According to Wright, the first of these “progress traps” was the invention of weapons (for hunting) by early Homo sapiens. Wright blames this early invention of weapons for the first (archeologically) recorded instance of genocide – namely the wiping out of Homo Neanderthalis (Neanderthal man) by Cro-Magnon man between 40,000 and 30,000 BC. This was followed by other important mass extinctions as Homo sapiens spread out across the globe between 30,000 and 15,000 BC. The most recent archeological evidence suggests the mammoth, camel and horse became extinct in North America during this period because of perfected hunting techniques that allowed human beings to carry out mass slaughters (involving as many as 1,000 mammoths or 100,000 horses simultaneously).

Some archeologists attribute the end of hunting as a predominate food source (in numerous regions simultaneously) and the rise of plant-based diets to the decline in game animals stemming from this indiscriminate slaughter. The birth of agriculture, in turn leads to widespread deforestation and soil erosion in all the ancient civilizations, accompanied by soil salinization from over-irrigation. According to Wright, the entire cycle takes around a thousand years, which happens to be the average lifespan of most historic civilizations.
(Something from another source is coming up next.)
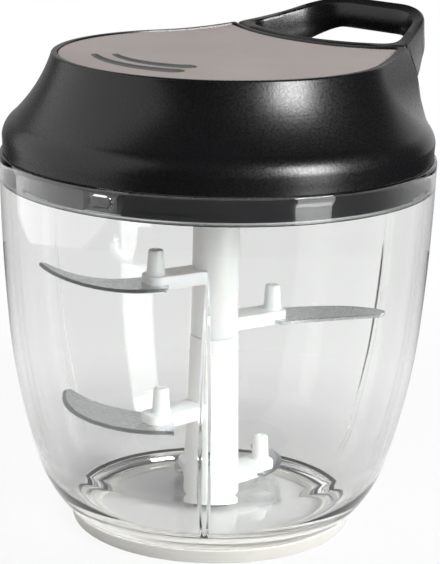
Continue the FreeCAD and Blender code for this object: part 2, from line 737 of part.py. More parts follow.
# ---- Mechanism in the lid -------------------------------------------------------------

def make_reel():
    reel = turned("reel", [
        (dim.axle_radius + dim.running_gap, dim.reel_bottom),
        (dim.reel_hub_radius, dim.reel_bottom),
        (dim.reel_hub_radius, dim.reel_web_bottom),
        (dim.reel_flange_radius, dim.reel_web_bottom),
        (dim.reel_flange_radius, dim.reel_flange_top),
        (dim.drum_radius, dim.reel_flange_top),
        (dim.drum_radius, dim.reel_rim_bottom),
        (dim.reel_flange_radius, dim.reel_rim_bottom),
        (dim.reel_flange_radius, dim.reel_top),
        (dim.cavity_radius, dim.reel_top),
        (dim.cavity_radius, dim.cavity_floor),
        (dim.axle_radius + dim.running_gap, dim.cavity_floor),
    ])
    tooth = box_outline(dim.tooth_inner_radius, dim.tooth_outer_radius,
                        dim.reel_tooth_bottom, dim.reel_web_bottom + 0.1)
    sector(reel, "Revolution", "reel_tooth", tooth, 0, dim.tooth_sweep, dim.tooth_count)
    return reel


def make_clutch_plate():
    plate = new_body("clutch_plate")
    disc = sketch_on(plate, "plate_disc", "XY_Plane", dim.plate_bottom)
    draw_circle(disc, dim.tooth_outer_radius)
    draw(disc, hexagon(dim.hex_half_width + dim.running_gap))
    pad(plate, disc, dim.plate_top - dim.plate_bottom)
    tooth = box_outline(dim.tooth_inner_radius, dim.tooth_outer_radius - 0.1,
                        dim.plate_top - 0.1, dim.plate_tooth_top)
    half_pitch = Size(180) / dim.tooth_count
    sector(plate, "Revolution", "plate_tooth", tooth, half_pitch, dim.tooth_sweep,
           dim.tooth_count)
    return plate


def make_drive_shaft():
    bore = dim.axle_radius + dim.running_gap
    shaft = turned("drive_shaft", [
        (0, dim.cup_ceiling),
        (dim.cup_bore_radius, dim.cup_ceiling),
        (dim.cup_bore_radius, dim.cup_bottom),
        (dim.cup_radius, dim.cup_bottom),
        (dim.cup_radius, dim.cup_top),
        (dim.shaft_radius, dim.cup_top),
        (dim.shaft_radius, dim.clip_bottom),
        (dim.clip_groove_radius, dim.clip_bottom),
        (dim.clip_groove_radius, dim.clip_top),
        (dim.shaft_radius, dim.clip_top),
        (dim.shaft_radius, dim.hex_bottom),
        (bore, dim.hex_bottom),
        (bore, dim.shaft_bore_bottom),
        (0, dim.shaft_bore_bottom),
    ])
    hex_plan = sketch_on(shaft, "shaft_hex", "XY_Plane", dim.hex_bottom)
    draw(hex_plan, hexagon(dim.hex_half_width))
    draw_circle(hex_plan, bore)
    pad(shaft, hex_plan, dim.hex_top - dim.hex_bottom)
    dog = box_outline(dim.dog_inner_radius, dim.cup_bore_radius + 0.3,
                      dim.dog_bottom, dim.cup_ceiling + 0.1)
    sector(shaft, "Revolution", "dog", dog, Size(180) / dim.lobe_count, dim.dog_sweep,
           dim.lobe_count)
    return shaft


def make_shaft_bush():
    bore = dim.shaft_radius + dim.running_gap
    bottom = dim.disc_bottom - 1
    return turned("shaft_bush", [
        (bore, bottom),
        (dim.bush_flange_radius, bottom),
        (dim.bush_flange_radius, dim.disc_bottom),
        (dim.bush_radius, dim.disc_bottom),
        (dim.bush_radius, dim.hub_top),
        (bore, dim.hub_top),
    ])


def make_retaining_ring():
    ring = turned("retaining_ring", box_outline(
        dim.clip_groove_radius, dim.clip_radius, dim.clip_bottom, dim.clip_top))
    gap = box_outline(dim.clip_groove_radius - 1, dim.clip_radius + 1,
                      dim.clip_bottom - 1, dim.clip_top + 1)
    sector(ring, "Groove", "clip_gap", gap, 0, dim.clip_gap_sweep)
    return ring


def make_clutch_spring():
    """The coil that pushes the clutch plate up against the reel."""
    wire = dim.coil_wire_radius
    low = dim.clip_top + wire
    rise = dim.plate_bottom - dim.clip_top - wire * 2
    helix = doc.addObject("Part::Helix", "coil_path")
    bind(helix, "Radius", dim.coil_radius)
    bind(helix, "Height", rise)
    bind(helix, "Pitch", rise / dim.coil_turns)
    bind(helix, "Placement.Base.z", low)
    section = doc.addObject("Part::Circle", "coil_section")
    section.Placement.Rotation = FreeCAD.Rotation(FreeCAD.Vector(1, 0, 0), 90)
    bind(section, "Radius", wire)
    bind(section, "Placement.Base.x", dim.coil_radius)
    bind(section, "Placement.Base.z", low)
    doc.recompute()
    coil = doc.addObject("Part::Sweep", "clutch_spring")
    coil.Label = "clutch_spring"
    coil.Sections = [section]
    coil.Spine = (helix, [])
    coil.Solid = True
    coil.Frenet = True
    return coil


def make_spring_arbor():
    return turned("spring_arbor", box_outline(
        dim.axle_radius, dim.arbor_radius, dim.arbor_bottom, dim.deck_underside))


def make_power_spring():
    """The flat spiral that winds the cord back, as half circles that grow by half a pitch."""
    strip = sheet.spring_strip
    step = sheet.spring_pitch / 2
    count = int(sheet.spring_half_turns)
    start = sheet.arbor_radius

    def half_circles(offset):
        arcs = []
        for turn in range(count):
            side = 1 if turn % 2 == 0 else -1
            near = side * (start + offset + turn * step)
            far = -side * (start + offset + (turn + 1) * step)
            middle = FreeCAD.Vector((near + far) / 2, side * abs(near - far) / 2, 0)
            arcs.append(Part.Arc(FreeCAD.Vector(near, 0, 0), middle, FreeCAD.Vector(far, 0, 0)))
        return [arc.toShape() for arc in arcs]

    inside = half_circles(0)
    outside = half_circles(strip)
    ends = [
        Part.makeLine(inside[0].firstVertex(True).Point, outside[0].firstVertex(True).Point),
        Part.makeLine(inside[-1].lastVertex(True).Point, outside[-1].lastVertex(True).Point),
    ]
    outline = Part.Wire(Part.__sortEdges__(inside + outside + ends))
    height = sheet.spring_top - sheet.spring_bottom
    spring = doc.addObject("Part::Feature", "power_spring")
    spring.Label = "power_spring"
    spring.Shape = Part.Face(outline).extrude(FreeCAD.Vector(0, 0, height))
    spring.Placement = FreeCAD.Placement(
        FreeCAD.Vector(0, 0, sheet.spring_bottom), FreeCAD.Rotation())
    return spring


# ---- Blade unit -----------------------------------------------------------------------

def make_columns():
    """Lower and upper column of the blade unit, before the blades are let into the arms."""
    lower = turned("lower_column", [
        (dim.lower_bore_radius, dim.lower_bottom),
        (dim.lower_radius, dim.lower_bottom),
        (dim.lower_top_radius, dim.seam_height),
        (dim.tenon_radius, dim.seam_height),
        (dim.tenon_radius, dim.tenon_top),
        (0, dim.tenon_top),
        (0, dim.pin_bore_top),
        (dim.pin_bore_radius, dim.pin_bore_top),
        (dim.pin_bore_radius, dim.lower_bore_top),
        (dim.lower_bore_radius, dim.lower_bore_top),
    ])
    upper = turned("upper_column", [
        (dim.tenon_radius, dim.seam_height),
        (dim.upper_radius, dim.seam_height),
        (dim.upper_radius, dim.column_top),
        (0, dim.column_top),
        (0, dim.tenon_room_top),
        (dim.tenon_radius, dim.tenon_room_top),
    ])
    # the lobes that the lid's drive cup turns
    between = box_outline(dim.core_radius, dim.upper_radius + 1,
                          dim.lobe_bottom, dim.column_top + 1)
    valley_sweep = Size(360) / dim.lobe_count - dim.lobe_sweep
    sector(upper, "Groove", "valley", between, Size(180) / dim.lobe_count, valley_sweep,
           dim.lobe_count)
    return {"lower": lower, "upper": upper}


def arm_outline(column_radius, end):
    half = dim.arm_half_width
    inner = column_radius - 1.5
    shoulder = end - dim.arm_corner
    flat = half - dim.arm_corner
    return [
        (inner, -half),
        (shoulder, -half, dim.arm_corner),
        (end, -flat),
        (end, flat, dim.arm_corner),
        (shoulder, half),
        (inner, half),
    ]


def make_dish(label, bend):
    """A thin turned plate, flat in the middle and bent towards its edge."""
    half = dim.blade_thickness / 2
    end = dim.bend_start + dim.bend_reach
    rise = dim.bend_curve - root(dim.bend_curve * dim.bend_curve
                                 - dim.bend_reach * dim.bend_reach)
    return turned(label, [
        (2, -half),
        (dim.bend_start, -half, dim.bend_curve * bend),
        (end, rise * bend - half),
        (end, rise * bend + half, -dim.bend_curve * bend),
        (dim.bend_start, half),
        (2, half),
    ])


def blade_outline(shape, hand):
    """A blunt-ended sickle blade along +X, with its tip swept to -Y when hand is 1."""
    scale = dim.floor_blade_scale if shape == "floor" else Size(1)
    kind = "hook" if shape == "hook" else "long"
    root_x = dim.blade_root * scale
    root_y = dim.blade_root_half_width * hand
    shoulder = dim.blade_shoulder * scale

    def point(name):
        across = getattr(dim, f"{kind}_{name}_x") * scale
        return across, getattr(dim, f"{kind}_{name}_y") * scale * hand

    def curve(side):
        return getattr(dim, f"{kind}_{side}_curve") * scale * hand

    return [
        (root_x, -root_y),
        (shoulder, -root_y),
        (*point("heel"), -curve("inner")),
        point("inner_tip"),
        (*point("outer_tip"), curve("outer")),
        point("cheek"),
        (shoulder, root_y),
        (root_x, root_y),
    ]


def make_blade(number, dishes):
    shape, hand, bend = ARMS[number][1:]
    label = f"blade_{number}"
    plan = prism(label + "_plan", blade_outline(shape, hand), -10, 20)
    plate = common(label + "_plate", dishes[bend], plan)
    hole = cylinder(label + "_hole", dim.peg_core_radius, -5, 5, dim.peg_circle)
    blade = cut(label, plate, hole)
    bottom = getattr(dim, f"arm_{number}_bottom")
    bind(blade, "Placement.Base.z", bottom + dim.blade_seat)
    bind(blade, "Placement.Rotation.Angle", getattr(dim, f"arm_{number}_azimuth"))
    return blade


def make_peg(number):
    bottom = getattr(dim, f"arm_{number}_bottom")
    azimuth = getattr(dim, f"arm_{number}_azimuth")
    x = dim.peg_circle * cosine(azimuth)
    y = dim.peg_circle * sine(azimuth)
    top = bottom + dim.arm_thickness
    core = cylinder(f"peg_core_{number}", dim.peg_core_radius, bottom, top, x, y)
    head = cylinder(f"peg_head_{number}", dim.peg_radius, top, top + dim.peg_height, x, y)
    return fuse(f"peg_{number}", core, head)


def make_blade_unit():
    columns = make_columns()
    dishes = {1: make_dish("dish_up", 1), -1: make_dish("dish_down", -1)}
    blades = {number: make_blade(number, dishes) for number in ARMS}
    pegs = {number: make_peg(number) for number in ARMS}
    carriers = []
    for name, column in columns.items():
        own = [number for number in ARMS if ARMS[number][0] == name]
        column_radius = getattr(dim, f"{name}_radius")
        for number in own:
            plan = sketch_on(column, f"arm_{number}", "XY_Plane",
                             getattr(dim, f"arm_{number}_bottom"),
                             getattr(dim, f"arm_{number}_azimuth"))
            draw(plan, arm_outline(column_radius, getattr(dim, f"arm_{number}_end")))
            pad(column, plan, dim.arm_thickness)
        pieces = [blades[number] for number in own] + [pegs[number] for number in own]
        carriers.append(cut(f"{name}_carrier", column, *pieces))
    return [*carriers, *blades.values(), group("blade_pins", list(pegs.values()))]


# ---- The whole object -----------------------------------------------------------------

def make_nodes():
    above_rim = above_sweep("above_rim", dim.rim_plane)
    return [
        make_bowl(),
        make_foot_ring(),
        cylinder("spindle_pin", dim.pin_radius, dim.pin_bottom, dim.pin_top),
        make_seal_ring(),
        make_lid_base(),
        make_cover_screws(),
        make_lid_shell(above_rim),
        make_grip_panel(),
        make_handle(above_rim),
        make_cord_knot(),
        make_knot_cap(),
        make_pull_cord(),
        make_cord_eyelet(),
        make_reel(),
        turned("cord_winding", box_outline(
            dim.drum_radius, dim.winding_radius, dim.reel_flange_top, dim.reel_rim_bottom)),
        make_clutch_plate(),
        make_clutch_spring(),
        make_drive_shaft(),
        make_shaft_bush(),
        make_retaining_ring(),
        cylinder("axle_pin", dim.axle_radius, dim.axle_bottom,
                 dim.panel_plane - dim.panel_thickness),
        make_spring_arbor(),
        make_power_spring(),
        *make_blade_unit(),
    ]


def check(nodes):
    """Stop before writing if any object failed or any node's shape isn't sound."""
    for thing in doc.Objects:
        if "Invalid" in thing.State or "Error" in thing.State:
            raise RuntimeError(f"{thing.Label} failed to recompute")
    for node in nodes:
        if node.Shape.isNull() or not node.Shape.isValid() or not node.Shape.Solids:
            raise RuntimeError(f"{node.Label} has no sound solid")


def report(nodes):
    for node in nodes:
        print(f"{node.Label}: {len(node.Shape.Solids)} solid, {node.Shape.Volume:.0f} mm3")
    cord = next(node for node in nodes if node.Label == "pull_cord")
    section = math.pi * sheet.cord_radius ** 2
    length = doc.getObject("cord_route").Shape.Length
    print(f"pull_cord: radius {sheet.cord_radius} mm, route {length:.2f} mm, "
          f"volume over section times length {cord.Shape.Volume / (section * length):.4f}")


nodes = make_nodes()
doc.recompute()
check(nodes)
report(nodes)
os.makedirs("parts", exist_ok=True)
for node in nodes:
    node.Shape.exportStep(f"parts/{node.Label}.step")
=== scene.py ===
import math

import bmesh
import bpy
from mathutils import Euler, Matrix, Vector


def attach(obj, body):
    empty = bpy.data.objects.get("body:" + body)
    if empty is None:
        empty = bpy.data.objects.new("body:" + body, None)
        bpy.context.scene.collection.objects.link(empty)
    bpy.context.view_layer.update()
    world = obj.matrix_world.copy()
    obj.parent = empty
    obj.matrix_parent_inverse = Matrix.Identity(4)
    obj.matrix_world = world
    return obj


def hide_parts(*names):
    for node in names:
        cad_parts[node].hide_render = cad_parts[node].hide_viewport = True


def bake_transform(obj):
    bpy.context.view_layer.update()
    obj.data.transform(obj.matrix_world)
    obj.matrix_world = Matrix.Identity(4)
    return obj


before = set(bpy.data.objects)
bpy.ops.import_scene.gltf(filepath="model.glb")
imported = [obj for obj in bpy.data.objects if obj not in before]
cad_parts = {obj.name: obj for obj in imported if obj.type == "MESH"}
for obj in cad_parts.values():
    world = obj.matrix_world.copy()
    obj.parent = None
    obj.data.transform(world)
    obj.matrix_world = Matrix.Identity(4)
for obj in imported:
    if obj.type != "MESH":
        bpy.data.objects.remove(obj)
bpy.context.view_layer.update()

MM = 0.001

# The axis of the bowl is Z, the table is Z = 0 and the handle is pulled towards +X. Angles are
# in degrees. Lengths are in millimetres, but those of the lamps and the floor are in metres.

# ---- Camera ----

PHOTO_HEIGHT = 564
FOCAL_PIXELS = 2082
SENSOR = 36
CAMERA_PLACE = (-431.1, -402.0, 230.1)
CAMERA_TILT = 74.95
CAMERA_TURN = -47.13
CAMERA_ROLL = 1.31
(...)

Turning Iraq Into a Desert

The first civilization to collapse in this way was Sumer (in southern Iraq), which flourished between 3,000 and 2,000 BC. The Sumerians invented irrigation, the city, the corporation (in the form of priestly bureaucracies), writing (for trade purposes), hereditary kings and slavery. By 2,500 BC, soil salinization (from irrigation) had caused a massive drop-off in crop yields. Instead of implementing environmental reforms, the ruling elite tried to intensify production by confiscating communal lands, introducing slavery and human sacrifice and engaging in chronic warfare.
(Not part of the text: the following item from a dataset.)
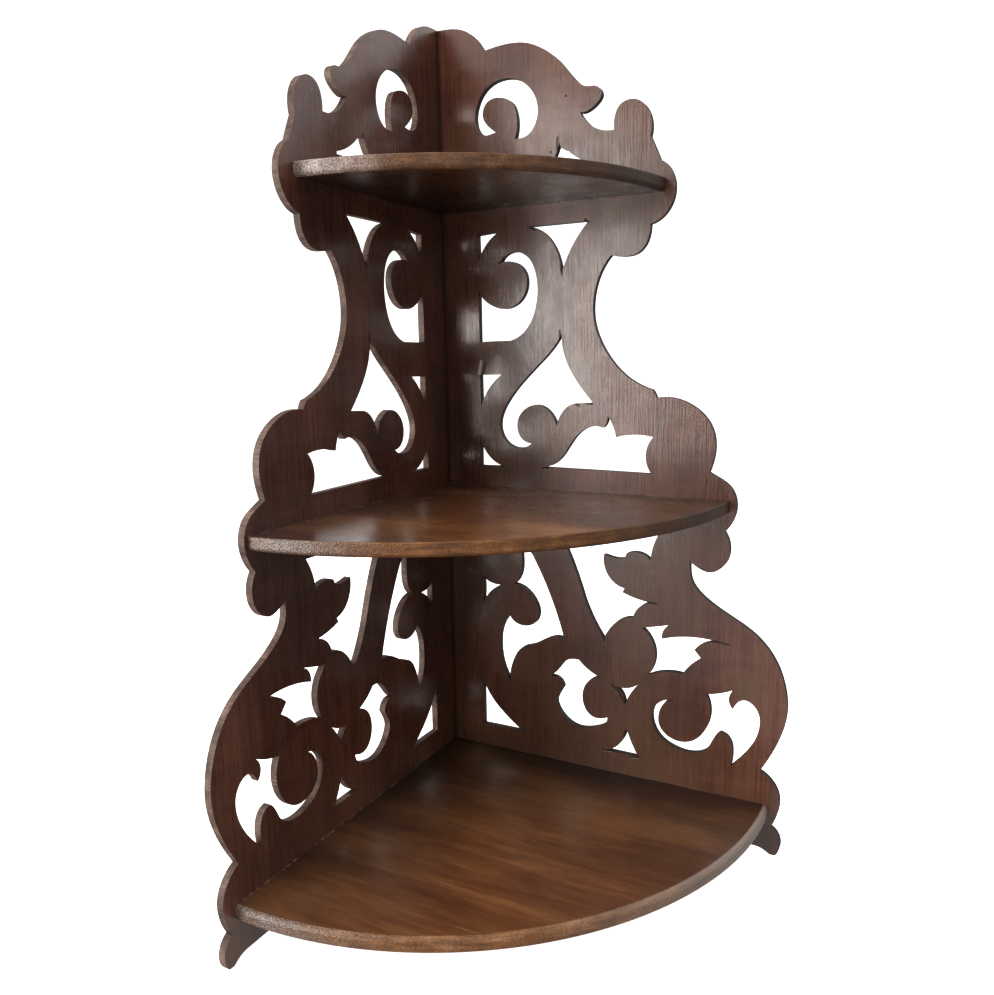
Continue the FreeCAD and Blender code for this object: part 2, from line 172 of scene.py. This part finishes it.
class Graph:
    """The node tree of a material or a world. Each method adds nodes and gives back their output."""

    def __init__(self, owner, shader="ShaderNodeBsdfPrincipled", output="ShaderNodeOutputMaterial"):
        owner.use_nodes = True
        self.tree = owner.node_tree
        self.tree.nodes.clear()
        self.shader = self.tree.nodes.new(shader)
        end = self.tree.nodes.new(output)
        self.tree.links.new(self.shader.outputs[0], end.inputs["Surface"])

    def feed(self, socket, value):
        """Links an output to a socket, or sets a plain value on it."""
        if isinstance(value, bpy.types.NodeSocket):
            self.tree.links.new(value, socket)
        else:
            socket.default_value = value

    def coordinates(self, output="Object"):
        return self.tree.nodes.new("ShaderNodeTexCoord").outputs[output]

    def stretched(self, vector, scale, offset=(0, 0, 0)):
        mapping = self.tree.nodes.new("ShaderNodeMapping")
        self.feed(mapping.inputs["Vector"], vector)
        mapping.inputs["Scale"].default_value = scale
        mapping.inputs["Location"].default_value = offset
        return mapping.outputs["Vector"]

    def noise(self, vector, scale, detail=3.0, roughness=0.5, distortion=0.0):
        noise = self.tree.nodes.new("ShaderNodeTexNoise")
        self.feed(noise.inputs["Vector"], vector)
        noise.inputs["Scale"].default_value = scale
        noise.inputs["Detail"].default_value = detail
        noise.inputs["Roughness"].default_value = roughness
        noise.inputs["Distortion"].default_value = distortion
        return noise.outputs["Fac"]

    def ramp(self, value, *stops):
        """Colours at places from 0 to 1, blended between them."""
        ramp = self.tree.nodes.new("ShaderNodeValToRGB")
        elements = ramp.color_ramp.elements
        while len(elements) < len(stops):
            elements.new(0.5)
        for element, (place, colour) in zip(elements, stops):
            element.position = place
            element.color = (*colour, 1)
        self.feed(ramp.inputs["Fac"], value)
        return ramp.outputs["Color"]

    def three_tones(self, figure, tones, spread=0.10):
        """Dark, middle and light, over a spread on both sides of a figure's middle value."""
        dark, middle, light = tones
        return self.ramp(figure, (0.5 - spread, dark), (0.5, middle), (0.5 + spread, light))

    def span(self, value, low, high, to_low=0.0, to_high=1.0):
        """Carries low..high to to_low..to_high, held at the ends."""
        node = self.tree.nodes.new("ShaderNodeMapRange")
        self.feed(node.inputs["Value"], value)
        node.inputs["From Min"].default_value = low
        node.inputs["From Max"].default_value = high
        node.inputs["To Min"].default_value = to_low
        node.inputs["To Max"].default_value = to_high
        return node.outputs["Result"]

    def math(self, operation, first, second=0.0):
        node = self.tree.nodes.new("ShaderNodeMath")
        node.operation = operation
        self.feed(node.inputs[0], first)
        self.feed(node.inputs[1], second)
        return node.outputs["Value"]

    def times(self, first, second):
        return self.math("MULTIPLY", first, second)

    def total(self, *weighted):
        """The sum of several (value, weight) pairs."""
        result = 0.0
        for value, weight in weighted:
            result = self.math("ADD", self.times(value, weight), result)
        return result

    def mix(self, factor, first, second):
        node = self.tree.nodes.new("ShaderNodeMix")
        node.data_type = "RGBA"
        self.feed(node.inputs["Factor"], factor)
        for socket, value in ((node.inputs["A"], first), (node.inputs["B"], second)):
            self.feed(socket, value if isinstance(value, bpy.types.NodeSocket) else (*value, 1))
        return node.outputs["Result"]

    def joined(self, *parts):
        """A vector from its X, Y and Z."""
        node = self.tree.nodes.new("ShaderNodeCombineXYZ")
        for axis, value in zip("XYZ", parts):
            self.feed(node.inputs[axis], value)
        return node.outputs["Vector"]

    def part(self, vector, axis):
        """A vector's X, Y or Z."""
        node = self.tree.nodes.new("ShaderNodeSeparateXYZ")
        self.feed(node.inputs["Vector"], vector)
        return node.outputs[axis]

    def vector_math(self, operation, *values, output="Vector"):
        node = self.tree.nodes.new("ShaderNodeVectorMath")
        node.operation = operation
        for socket, value in zip(node.inputs, values):
            self.feed(socket, value)
        return node.outputs[output]

    def along(self, vector, direction):
        """How far a vector goes along a direction."""
        return self.vector_math("DOT_PRODUCT", vector, direction, output="Value")

    def near(self, vector, place, full, radius):
        """1 within a distance of a place, fading to 0 at a radius."""
        gap = self.vector_math("DISTANCE", vector, place, output="Value")
        return self.span(gap, full, radius, 1, 0)

    def spots(self, vector, centres, radius):
        """1 in small round spots, 0 elsewhere."""
        result = 0.0
        for centre in centres:
            result = self.math("MAXIMUM", result, self.near(vector, centre, 0.6 * radius, radius))
        return result

    def strokes(self, vector, ends, radius):
        """1 on short straight marks between pairs of places, 0 elsewhere."""
        result = 0.0
        for start, end in ends:
            run = end - start
            reach = self.along(self.vector_math("SUBTRACT", vector, start), run / run.length_squared)
            nearest = self.vector_math("MULTIPLY_ADD", self.span(reach, 0, 1), run, start)
            result = self.math("MAXIMUM", result, self.near(vector, nearest, 0.4 * radius, radius))
        return result

    def bump(self, height, distance, strength):
        node = self.tree.nodes.new("ShaderNodeBump")
        node.inputs["Distance"].default_value = distance
        node.inputs["Strength"].default_value = strength
        self.feed(node.inputs["Height"], height)
        return node.outputs["Normal"]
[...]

From Sumer the cradle of civilization moved north to Mesopotamia (Babylon), in the region of northern Iraq and Syria, and humankind created one of the first man made deserts out of a region lush in date palms and other native vegetation.

Around 1,000 BC, similar civilizations also appeared in India, China, Mexico, Peru and parts of Europe. The Greeks (around 600 BC) were the first with any conscious awareness that they were destroying their own habitat. Plato writes a vivid description of the dangers of erosion and runoff from deforestation. The Athenian leader Solon tried to halt increasing ecological devastation by outlawing debt serfdom, food exports, and farming on steep slopes. Pisistratus offered grants to farmers to plant olive trees for soil reclamation.

Wright makes a good case for similar environmental destruction, rather than barbarian invasion, causing Rome to collapse. By the time of Augustus, Italian land had become so degraded that Rome was forced to import most of their food from North Africa, Gaul, and other colonies.

The Role of the New World

The most interesting section of the book concerns the role the New World played in rescuing the environmentally decimated European civilization. According to Wright, it was mainly New World gold and silver that capitalized the industrial revolution. However he also stresses the importance of the New World foods that were added to the European diet at a point where the population had outstripped their food supply. Maize (sweet corn) and potatoes are twice as productive (in terms of calories per acre) as wheat and barley, the traditional European staples. He also makes the point – ominously – that, despite all our apparent technological progress, humankind hasn’t introduced one new food since the Stone Age. In fact, Homo sapiens hasn’t evolved culturally or intellectually since our ancestors failed to confront resource scarcity in a way conducive to their survival.

If anything, given mass extinctions, potentially catastrophic climate change, and a growing scarcity of energy, water and fertile soil, we seem to be repeating the old maladaptive pattern. As examples, Wright cites the idiotic war on terrorism, which has ironic parallels with the chronic warfare the Sumerians launched 4,000 years ago. He also cites the rise of the New Right and the folly of trying to address resource scarcity by consolidating wealth and power in the hands of a tiny elite.